I see nothing but greatness for Santa Barbara because we have talent and involvement of a scale that enables us to make a real difference. In fact, we can be a model for other communities, but it doesn’t happen by accident; it happens by intention.
Biographical Information for Ron Gallo
Ronald V. Gallo, Ed.D., brings 17 years of community foundation leadership to his position as president and CEO. Prior to joining the Santa Barbara Foundation, Ronald completed tenure of 15 years as the president and CEO of the Rhode Island Foundation, one of the nation’s larger community foundations. Earlier in his career, he was the executive director of the Jessie Ball DuPont Fund in Jacksonville, Fla., and consultant to the Arthur D. Little Foundation in Cambridge, Mass.
During his more than three decades in philanthropy and nonprofit leadership, Ronald has had a particular interest in sustaining equitable community development, identifying and supporting community-based leadership, improving health outcomes for communities, strengthening the arts, fostering creative partnerships between the private and public sectors, and identifying new models of philanthropy.

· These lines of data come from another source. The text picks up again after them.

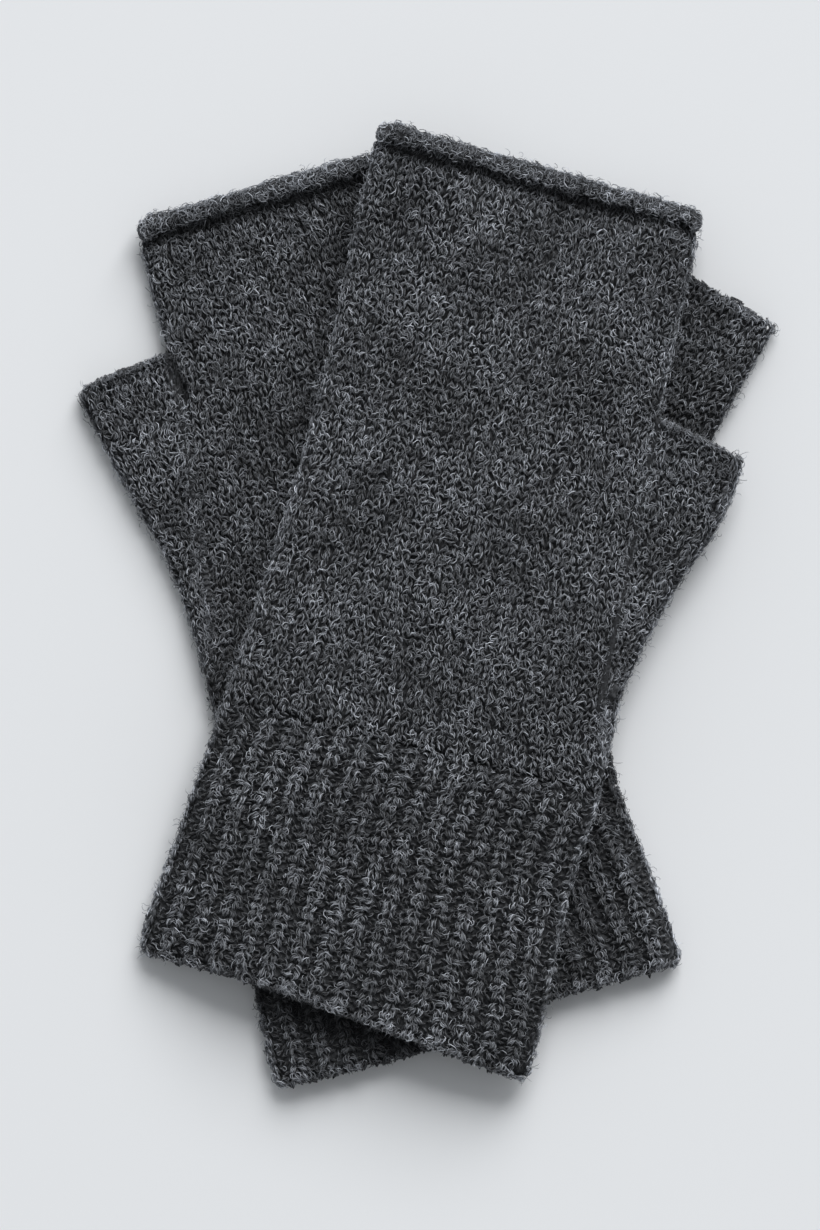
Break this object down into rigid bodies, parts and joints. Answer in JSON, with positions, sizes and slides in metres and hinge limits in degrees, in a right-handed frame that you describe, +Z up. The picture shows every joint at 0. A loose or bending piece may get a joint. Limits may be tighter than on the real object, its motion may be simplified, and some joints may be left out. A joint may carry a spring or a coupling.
{
  "type": "pair of fingerless mittens",
  "caption": "Pair of ribbed fingerless mittens in dark heathered wool, laid flat with one crossed on the other, finger ends rolled forward.",
  "frame": {"origin": "on the surface that the pair lies on, under the middle of its bounding box", "axes": "+Z up from the surface, +Y towards the finger ends, +X to the right seen from above"},
  "size_m": [0.1585, 0.22, 0.014],
  "materials": {
    "plain_knit": "plain-knit heathered wool, soft and matte with a fibrous nap",
    "rib_knit": "ribbed heathered wool, soft and matte with a fibrous nap"
  },
  "bodies": {
    "root": {"lower_cuff_back": "rib_knit", "lower_cuff_palm": "rib_knit", "lower_hand_back": "plain_knit", "lower_hand_palm": "plain_knit", "lower_side_sleeve_back": "plain_knit", "lower_side_sleeve_palm": "plain_knit", "lower_thumb_back": "plain_knit", "lower_thumb_palm": "plain_knit", "upper_cuff_back": "rib_knit", "upper_cuff_palm": "rib_knit", "upper_hand_back": "plain_knit", "upper_hand_palm": "plain_knit", "upper_thumb_back": "plain_knit", "upper_thumb_palm": "plain_knit"}
  },
  "joints": []
}
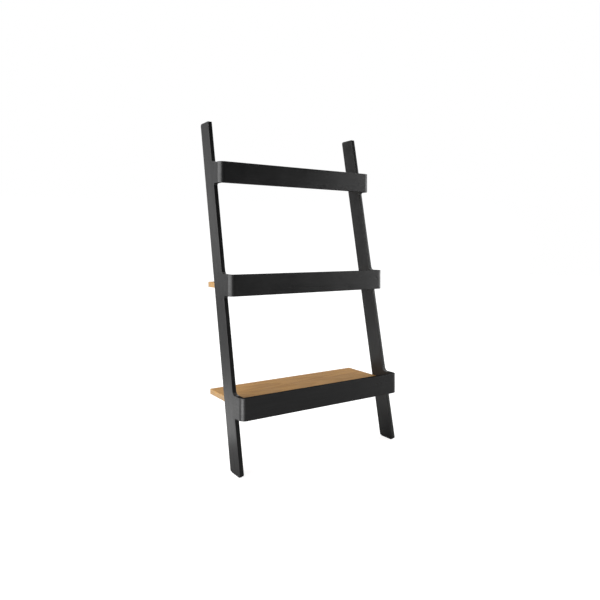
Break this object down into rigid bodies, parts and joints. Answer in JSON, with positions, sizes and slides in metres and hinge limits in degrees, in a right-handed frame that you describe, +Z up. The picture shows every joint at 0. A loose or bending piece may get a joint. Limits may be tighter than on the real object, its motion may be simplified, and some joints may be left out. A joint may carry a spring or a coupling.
{
  "type": "ladder shelf",
  "caption": "Ladder shelf that leans on a wall: flat black side posts, U-shaped black front bands and oak boards set inside them, each board deeper than the one above.",
  "frame": {"origin": "on the floor, midway between the posts and midway between the front of the lowest band and the wall", "axes": "+X along the wall to the right as seen from the front, +Y towards the wall, +Z up"},
  "size_m": [0.7, 0.3442, 1.25],
  "materials": {
    "black_wood": "satin black lacquer over plywood, with faint grain",
    "oak": "matt oiled oak",
    "beech": "plain turned beech",
    "bright_steel": "bright turned steel",
    "zinc_casting": "dull cast zinc",
    "cap_plastic": "matt moulded plastic, oak-coloured",
    "dark_rubber": "matt dark rubber",
    "black_steel": "black powder coat",
    "screw_steel": "bright zinc plate"
  },
  "bodies": {
    "root": {"left_post": "black_wood", "right_post": "black_wood", "top_band": "black_wood", "middle_band": "black_wood", "bottom_band": "black_wood", "top_shelf": "oak", "middle_shelf": "oak", "bottom_shelf": "oak", "top_band_dowels": "beech", "middle_band_dowels": "beech", "bottom_band_dowels": "beech", "top_shelf_dowels": "beech", "middle_shelf_dowels": "beech", "bottom_shelf_dowels": "beech", "top_cam_bolts": "bright_steel", "middle_cam_bolts": "bright_steel", "bottom_cam_bolts": "bright_steel", "top_cam_locks": "zinc_casting", "middle_cam_locks": "zinc_casting", "bottom_cam_locks": "zinc_casting", "top_cam_caps": "cap_plastic", "middle_cam_caps": "cap_plastic", "bottom_cam_caps": "cap_plastic", "left_foot_pad": "dark_rubber", "right_foot_pad": "dark_rubber", "left_wall_bumper": "dark_rubber", "right_wall_bumper": "dark_rubber", "left_wall_bracket": "black_steel", "right_wall_bracket": "black_steel", "bracket_screws": "screw_steel"}
  },
  "joints": []
}
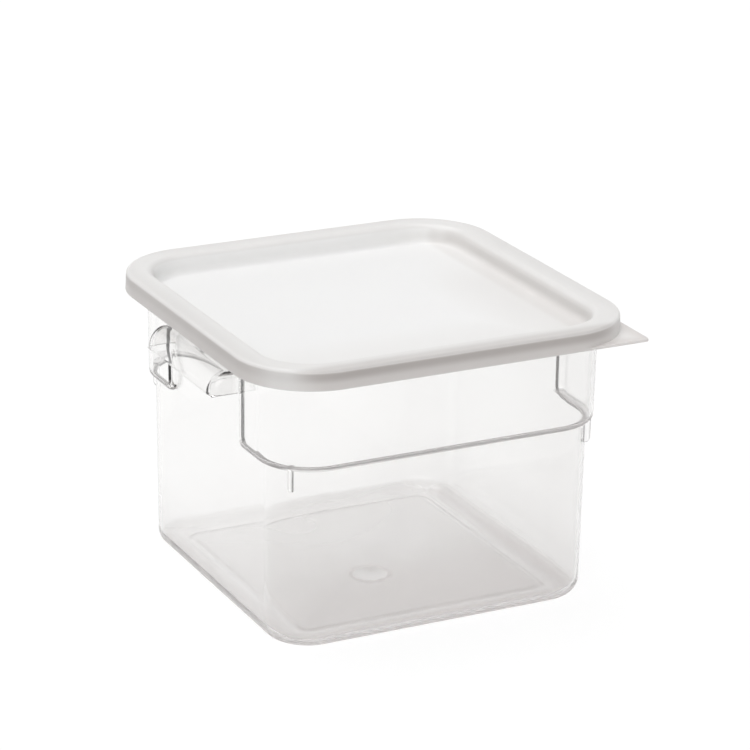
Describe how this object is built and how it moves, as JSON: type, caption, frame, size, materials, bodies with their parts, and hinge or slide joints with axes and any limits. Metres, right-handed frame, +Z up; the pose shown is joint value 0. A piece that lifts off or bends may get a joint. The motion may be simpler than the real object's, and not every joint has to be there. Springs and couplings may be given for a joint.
{
  "type": "deli food pan with lid",
  "caption": "Clear rounded-square food storage pan with a stepped collar and moulded side handles, closed by a white press-on lid with a stacking recess and a corner pull tab.",
  "frame": {"origin": "middle of the whole part's footprint, on the surface that the pan stands on", "axes": "+X runs from handle to handle, +Y from the front to the back, +Z up; the lid's pull tab is at the +X, -Y corner"},
  "size_m": [0.294, 0.2882, 0.21],
  "materials": {
    "pan": "clear, polished moulding",
    "lid": "milky white, satin moulding"
  },
  "bodies": {
    "pan": {"pan": "pan"},
    "lid": {"lid": "lid"}
  },
  "joints": [
    {"name": "lid_lift", "type": "slide", "parent": "pan", "child": "lid", "axis": [0, 0, 1], "range_m": [0, 0.12]}
  ]
}
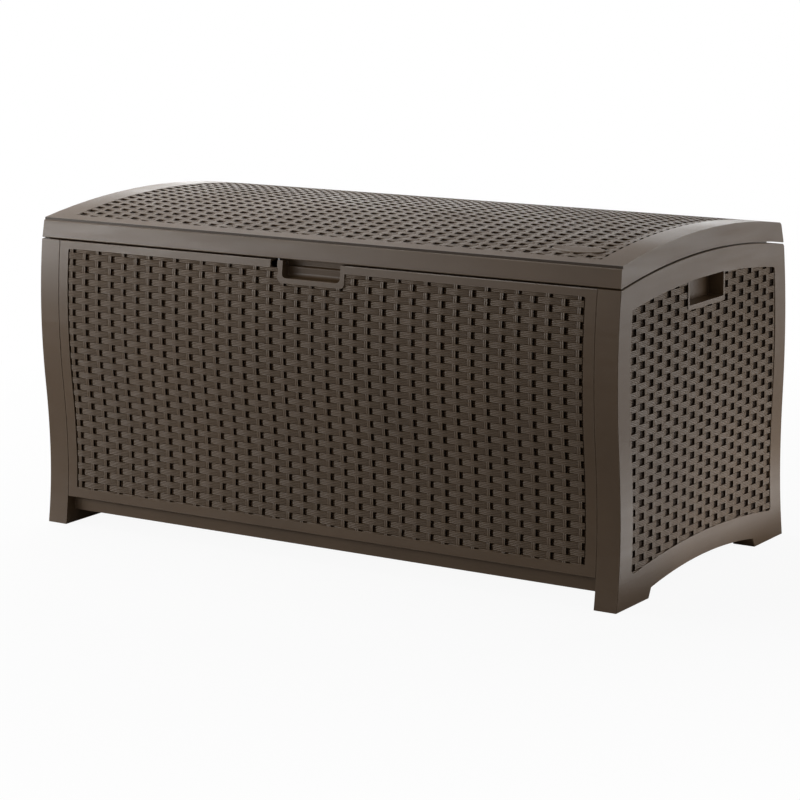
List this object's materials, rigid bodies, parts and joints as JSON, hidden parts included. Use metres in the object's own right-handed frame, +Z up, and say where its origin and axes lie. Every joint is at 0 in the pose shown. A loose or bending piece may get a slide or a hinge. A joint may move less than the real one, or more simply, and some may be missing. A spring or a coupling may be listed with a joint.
{
  "type": "deck storage box",
  "caption": "Free-standing moulded resin deck box with woven-look walls, flared feet, hand pockets and an arched hinged lid on slotted stays.",
  "frame": {"origin": "centre of the box on the ground, under the middle of its bounding box", "axes": "+X to the right along the length, front faces -Y, +Z up"},
  "size_m": [1.384, 0.704, 0.68],
  "materials": {
    "brown_resin": "satin moulded polypropylene",
    "zinc_steel": "zinc plated"
  },
  "bodies": {
    "box": {"left_end_panel": "brown_resin", "right_end_panel": "brown_resin", "front_panel": "brown_resin", "rear_panel": "brown_resin", "floor_panel": "brown_resin", "front_panel_screws": "zinc_steel", "rear_panel_screws": "zinc_steel", "floor_screws": "zinc_steel", "hinge_pin_left": "zinc_steel", "hinge_pin_middle": "zinc_steel", "hinge_pin_right": "zinc_steel", "left_guide_stud": "zinc_steel", "right_guide_stud": "zinc_steel", "left_guide_washer": "zinc_steel", "right_guide_washer": "zinc_steel"},
    "lid": {"lid_shell": "brown_resin", "lock_tab": "zinc_steel", "lock_tab_screws": "zinc_steel", "left_pivot_rivet": "zinc_steel", "right_pivot_rivet": "zinc_steel", "left_pivot_washer": "zinc_steel", "right_pivot_washer": "zinc_steel"},
    "left_stay": {"left_lid_stay": "zinc_steel"},
    "right_stay": {"right_lid_stay": "zinc_steel"}
  },
  "joints": [
    {"name": "lid_hinge", "type": "hinge", "parent": "box", "child": "lid", "pos_m": [0, 0.344, 0.6065], "axis": [-1, 0, 0], "range_deg": [0, 95]},
    {"name": "left_stay_pivot", "type": "hinge", "parent": "lid", "child": "left_stay", "pos_m": [-0.6695, 0.17565, 0.63016], "axis": [-1, 0, 0], "range_deg": [-47.5, 0]},
    {"name": "right_stay_pivot", "type": "hinge", "parent": "lid", "child": "right_stay", "pos_m": [0.6695, 0.17565, 0.63016], "axis": [-1, 0, 0], "range_deg": [-47.5, 0]}
  ],
  "couplings": [
    {"joint": "left_stay_pivot", "follows": "lid_hinge", "ratio": -0.5},
    {"joint": "right_stay_pivot", "follows": "lid_hinge", "ratio": -0.5}
  ]
}
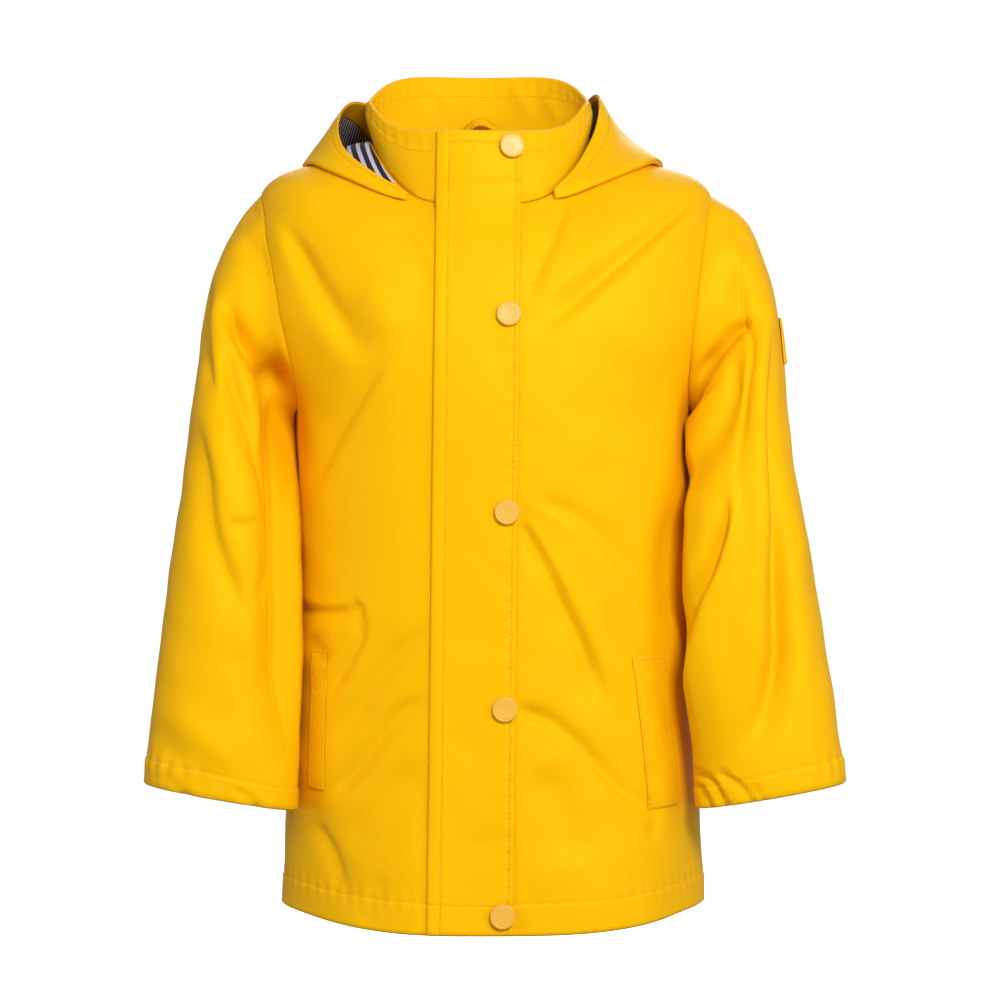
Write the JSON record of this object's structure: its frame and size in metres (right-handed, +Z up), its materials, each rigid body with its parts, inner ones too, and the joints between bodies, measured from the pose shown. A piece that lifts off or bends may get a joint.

Ronald holds a bachelor of arts degree in history and Asian studies from Connecticut College, a master of science degree in social work from Columbia University, a master of education degree in administration and planning from Harvard University and a doctor of education degree in policy studies from Harvard, where he completed a dissertation on the connection between language preservation and economic development among the indigenous peoples of Oaxaca, Mexico.